Al Samuels said he was wondering last year whether to hire a kid to work on his organization’s computers. The kid wanted to do some of his work at home, so Samuels didn’t hire him. In retrospect, Samuels thinks he was wrong. “I made a mistake.” Samuels told the attendees.
The tough job market allows obsolescent thinking to persist. Young people suffer the most — as they always have — from the decrease in job mobility. Fewer oldsters retire, so there are even fewer jobs for young people. For the few available jobs, college graduates edge out people with lower and sometimes more recent qualifications. With education or without, young people choose to seek jobs outside the region.
First career job locations
Think it’s all a matter of a positive attitude? The Mid-Hudson Valley region labor market increased less than one per cent from July of last year to July of this year (907,000 to 914,900; in Ulster County it increased from 59,600 to 59,800), according to the state labor department.

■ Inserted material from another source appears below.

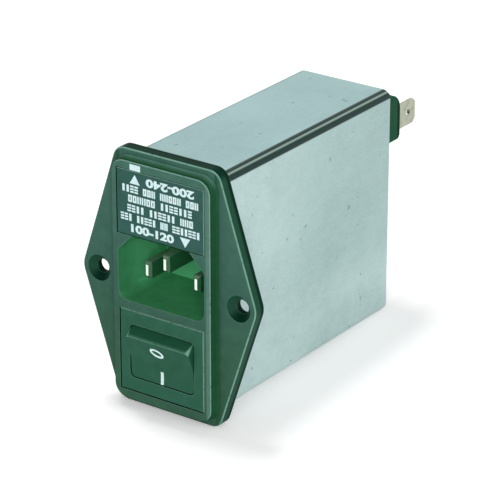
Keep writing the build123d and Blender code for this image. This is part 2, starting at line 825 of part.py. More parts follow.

In the past year, the number of non-farm jobs in the state have increased by 129,300. Of these, 111,900 were below the Westchester County line with New York City. By my simple reckoning, then, there were only 17,400 new jobs above that county line, of which 7900 were in the Hudson Valley. Graduates of Hudson Valley colleges are responding to the marketplace. To use a time-worn phrase, they’re voting with their feet. Where would you advise your children to take their first career jobs?
The private colleges of the Hudson Valley are a mixed bag, including classic liberal-arts schools like Vassar, Sarah Lawrence and Bard, New York City-area schools with Mid-Hudson campuses, colleges with a continuing strong religious tradition like Mount Saint Mary’s, a variety of vocational and specialty schools, and finally a variety of hard-to-categorize independent colleges.
In her short presentation, Laura Anglin, president of the Albany-based CICU, reminded the audience both of the steady growth of the private-college sector in the Hudson Valley and of its stability. She used a business analogy. “We’re anchor tenants in our communities,” she said. “We’re not going anywhere.”